For claims 4 and 14, Yuan et al do not further disclose generating the second audio content based on the first audio content; adjusting the play speed of the second visual content of the first video content based on the second audio content; and generating, based on the second audio content and the adjusted second visual content, the second video content as the second media content. Landy teaches generating the second audio content based on the first audio content; adjusting the play speed of the second visual content of the first video content based on the second audio content; and generating, based on the second audio content and the adjusted second visual content, the second video content as the second media content. (e.g. abstract or paragraph 17: “The user operates the dual-control interface to select the audio resource to be played at any point in time while adjusting the speed of the video to aesthetically match it. For example, the video speed can be adjusted to run slower if a song with a slow beat is selected for playing, and adjusted to run faster if a song with a fast beat is selected for playing. ”). It would have been obvious to one ordinary skill in the art before the effective filing date of the claimed invention to incorporate the teaching of Landy into the teaching of Yuan et al to allow user to independently synchronize the video to aesthetically matches any selected audio in real time (e.g. paragraph 17, Landy) to improve the quality of the content. 
For claims 5 and 15, Yuan et al do not further disclose determining an audio portion in the second audio content corresponding to target an audio content and a video portion in the second visual content corresponding to the audio target content; and adjusting a play speed of the video portion, so that the video portion is synchronous with the audio portion. Landy teaches determining an audio portion in the second audio content corresponding to target an audio content and a video portion in the second visual content corresponding to the audio target content; and adjusting a play speed of the video portion, so that the video portion is synchronous with the audio portion (e.g. abstract or paragraph 17: “The user operates the dual-control interface to select the audio resource to be played at any point in time while adjusting the speed of the video to aesthetically match it. For example, the video speed can be adjusted to run slower if a song with a slow beat is selected for playing, and adjusted to run faster if a song with a fast beat is selected for playing. ”). It would have been obvious to one ordinary skill in the art before the effective filing date of the claimed invention to incorporate the teaching of Landy into the teaching of Yuan et al to allow user to independently synchronize the video to aesthetically matches any selected audio in real time (e.g. paragraph 17, Landy) to improve the quality of the content.


Claims 7 and 17 are rejected under 35 U.S.C. 103 as being unpatentable over Yuan et al and Landy, as applied to claims 1-3, 6, 11-13, 16 and 20, and further in view of Khalilia et al (US 11,404,087).
For claims 7 and 17, Yuan et al and Landy do not further disclose extracting the first audio content from the first media content; and processing the first audio content by using a target model to generate the second audio content, wherein the target model is trained based on sample data corresponding to the target style.
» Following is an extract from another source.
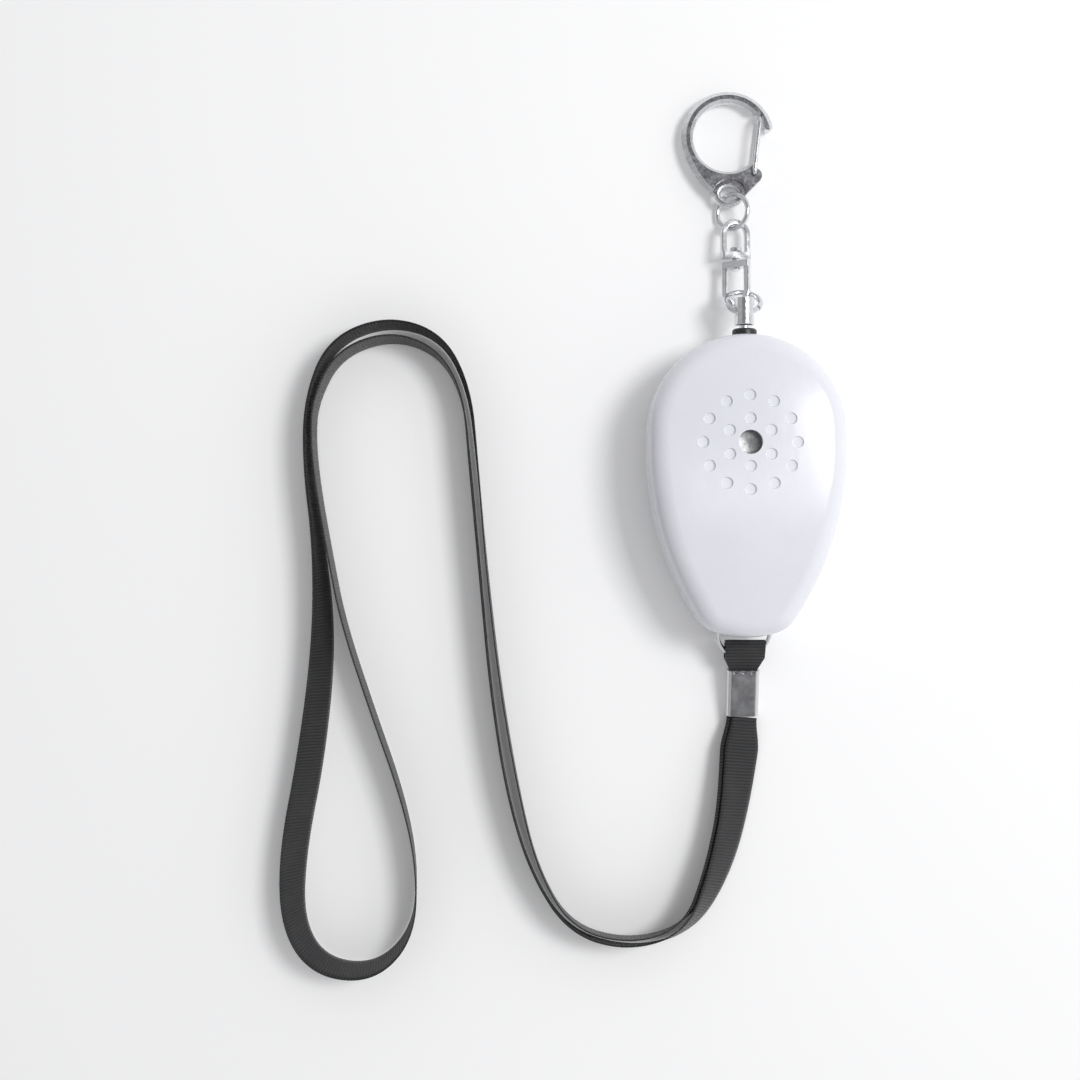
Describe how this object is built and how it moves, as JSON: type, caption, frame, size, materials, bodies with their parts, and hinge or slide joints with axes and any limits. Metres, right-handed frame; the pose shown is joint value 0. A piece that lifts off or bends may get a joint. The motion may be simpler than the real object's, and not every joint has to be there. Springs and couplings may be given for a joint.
{
  "type": "personal safety alarm",
  "caption": "Egg-shaped white personal alarm with a pull pin, chain with swivel and snap hook, and a doubled black neck ribbon held by a metal crimp.",
  "frame": {"origin": "on the flat back face of the case, under the axis of the sound hole", "axes": "+Z out of the front face, +Y towards the pull pin and the hook, +X to the right seen from the front"},
  "size_m": [0.1393, 0.2235, 0.023],
  "materials": {
    "white_plastic": "gloss",
    "black_plastic": "satin",
    "black_rubber": "matte",
    "zinc_steel": "satin",
    "chrome_metal": "polished",
    "nickel_zinc": "satin",
    "satin_steel": "satin",
    "cell_steel": "satin",
    "brass": "satin",
    "ceramic": "matte",
    "board_laminate": "satin",
    "wire_sleeve": "satin",
    "black_webbing": "matte"
  },
  "bodies": {
    "housing": {"front_shell": "white_plastic", "rear_shell": "white_plastic", "battery_door": "white_plastic", "battery_door_screw": "zinc_steel", "housing_screws": "zinc_steel", "sounder_disc": "brass", "piezo_ceramic": "ceramic", "sounder_gasket": "black_rubber", "circuit_board": "board_laminate", "control_chip": "black_plastic", "step_up_coil": "black_plastic", "board_components": "black_plastic", "battery_cells": "cell_steel", "battery_plate": "zinc_steel", "battery_spring": "zinc_steel", "pin_socket": "black_plastic", "fixed_contact": "brass", "contact_post": "brass", "lead_wires": "wire_sleeve", "pin_bushing": "black_plastic", "strap": "black_webbing"},
    "pull_pin": {"pull_pin": "chrome_metal"},
    "contact_leaf": {"contact_leaf": "brass"},
    "lower_ring": {"lower_ring": "chrome_metal"},
    "swivel_lower": {"swivel_lower_link": "chrome_metal", "swivel_rivet": "chrome_metal"},
    "swivel_upper": {"swivel_upper_link": "chrome_metal"},
    "upper_ring": {"upper_ring": "chrome_metal"},
    "hook": {"hook_frame": "nickel_zinc"},
    "gate": {"hook_gate": "chrome_metal"},
    "strap_ring": {"strap_ring": "chrome_metal", "strap_loop": "black_webbing", "strap_crimp": "satin_steel"}
  },
  "joints": [
    {"name": "pin_pull", "type": "slide", "parent": "housing", "child": "pull_pin", "axis": [0, 1, 0], "range_m": [0, 0.016]},
    {"name": "switch_contact", "type": "hinge", "parent": "housing", "child": "contact_leaf", "pos_m": [-0.0014, 0.0061, 0.0115], "axis": [0, 0, -1], "range_deg": [0, 11.5]},
    {"name": "lower_ring_swing", "type": "hinge", "parent": "pull_pin", "child": "lower_ring", "pos_m": [0, 0.03345, 0.0115], "axis": [1, 0, 0], "range_deg": [-30, 90]},
    {"name": "lower_link_swing", "type": "hinge", "parent": "lower_ring", "child": "swivel_lower", "pos_m": [-0.00175, 0.03889, 0.00551], "axis": [0.9198, 0.2636, -0.2907], "range_deg": [-25, 13]},
    {"name": "swivel_spin", "type": "hinge", "parent": "swivel_lower", "child": "swivel_upper", "pos_m": [-0.00128, 0.04615, 0.00504], "axis": [0, 0.9954, -0.0958], "continuous": true},
    {"name": "upper_ring_swing", "type": "hinge", "parent": "swivel_upper", "child": "upper_ring", "pos_m": [-0.00128, 0.05725, 0.00397], "axis": [0.9833, -0.0175, -0.1814], "range_deg": [-14, 20]},
    {"name": "hook_swing", "type": "hinge", "parent": "upper_ring", "child": "hook", "pos_m": [-0.0025, 0.0644, 0.00333], "axis": [0.7762, 0.1474, 0.613], "range_deg": [-14, 14]},
    {"name": "hook_gate_open", "type": "hinge", "parent": "hook", "child": "gate", "pos_m": [0.00345, 0.0696, 0.00316], "axis": [0, 0.0349, 0.9994], "range_deg": [0, 28], "stiffness_Nm_per_rad": 0.02, "springref_deg": -11.46},
    {"name": "strap_ring_swing", "type": "hinge", "parent": "housing", "child": "strap_ring", "pos_m": [0, -0.0434, 0.0115], "axis": [1, 0, 0], "range_deg": [-44, 0], "deforming": ["strap"]}
  ],
  "couplings": [
    {"joint": "switch_contact", "follows": "pin_pull", "rad_per_m": 12.532}
  ]
}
Khalilia et al teach extracting the first audio content from the first media content; and processing the first audio content by using a target model to generate the second audio content, wherein the target model is trained based on sample data corresponding to the target style (e.g. column 3, lines 10-28: “…By contrast, the style-extraction encoder may be trained to extract representation of speaking style from audio data independently of verbal content of the audio data. Additionally, the decoder may be trained to combine and decode extracted verbal content data and extracted speaking style data into an output representation of speech.). It would have been obvious to one ordinary skill in the art before the effective filing date of the claimed invention to incorporate the teaching of Khalilia et al into the teaching of Yuan et al and Landy to output audio that have speaking style to allow the audio to appear more natural and realistic to viewer (e.g. column 3, lines 5-10, Khalilia et al). 
Allowable Subject Matter
Claims 8-10 and 18-19 objected to as being dependent upon a rejected base claim, but would be allowable if rewritten in independent form including all of the limitations of the base claim and any intervening claims.
	Any inquiry concerning this communication or earlier communications from the examiner should be directed to DAQUAN ZHAO whose telephone number is (571)270-1119. The examiner can normally be reached M-Thur: 7:00 am-5:00 pm. 
Examiner interviews are available via telephone, in-person, and video conferencing using a USPTO supplied web-based collaboration tool. To schedule an interview, applicant is encouraged to use the USPTO Automated Interview Request (AIR) at http://www.uspto.gov/interviewpractice
If attempts to reach the examiner by telephone are unsuccessful, the examiner’s supervisor, Thai Tran can be reached on 571-272-7382. The fax phone number for the organization where this application or proceeding is assigned is 571-273-8300.
Information regarding the status of published or unpublished applications may be obtained from Patent Center. Unpublished application information in Patent Center is available to registered users. To file and manage patent submissions in Patent Center, visit: https://patentcenter.uspto.gov. Visit https://www.uspto.gov/patents/apply/patent-center for more information about Patent Center and https://www.uspto.gov/patents/docx for information about filing in DOCX format. For additional questions, contact the Electronic Business Center (EBC) at 866-217-9197 (toll-free). If you would like assistance from a USPTO Customer Service Representative, call 800-786-9199 (IN USA OR CANADA) or 571-272-1000.
Email: daquan.zhao1@uspto.gov.  
Phone: (571)270-1119





/DAQUAN ZHAO/Primary Examiner, Art Unit 2484

Read full office action

Prosecution Timeline

Nov 21, 2024

Application Filed

Oct 31, 2025

Non-Final Rejection — §103

Feb 04, 2026

Response Filed

Mar 19, 2026

Non-Final Rejection — §103 (current)

Precedent Cases

Applications granted by this same examiner with similar technology

18/558,629

Patent 12597257

MONITORING SYSTEM AND METHOD FOR RECOGNIZING THE ACTIVITY OF DETERMINED PERSONS

2y 5m to grant Granted Apr 07, 2026

18/624,514

Patent 12593108

SYSTEMS AND METHODS FOR AUTOMATED SPEECH-TO-TEXT CAPTIONING

2y 5m to grant Granted Mar 31, 2026

18/241,849

Patent 12587609

ELECTRONIC DEVICE AND CONTROL METHOD FOR CONTROLLING SPEED OF WORKOUT VIDEO

2y 5m to grant Granted Mar 24, 2026

18/570,906

Patent 12587721

VIDEO PROCESSING METHOD, APPARATUS AND SYSTEM

2y 5m to grant Granted Mar 24, 2026

18/573,097

Patent 12586610

METHOD, APPARATUS, DEVICE, STORAGE MEDIUM AND PROGRAM PRODUCT FOR VIDEO GENERATION

2y 5m to grant Granted Mar 24, 2026

Study what changed to get past this examiner. Based on 5 most recent grants.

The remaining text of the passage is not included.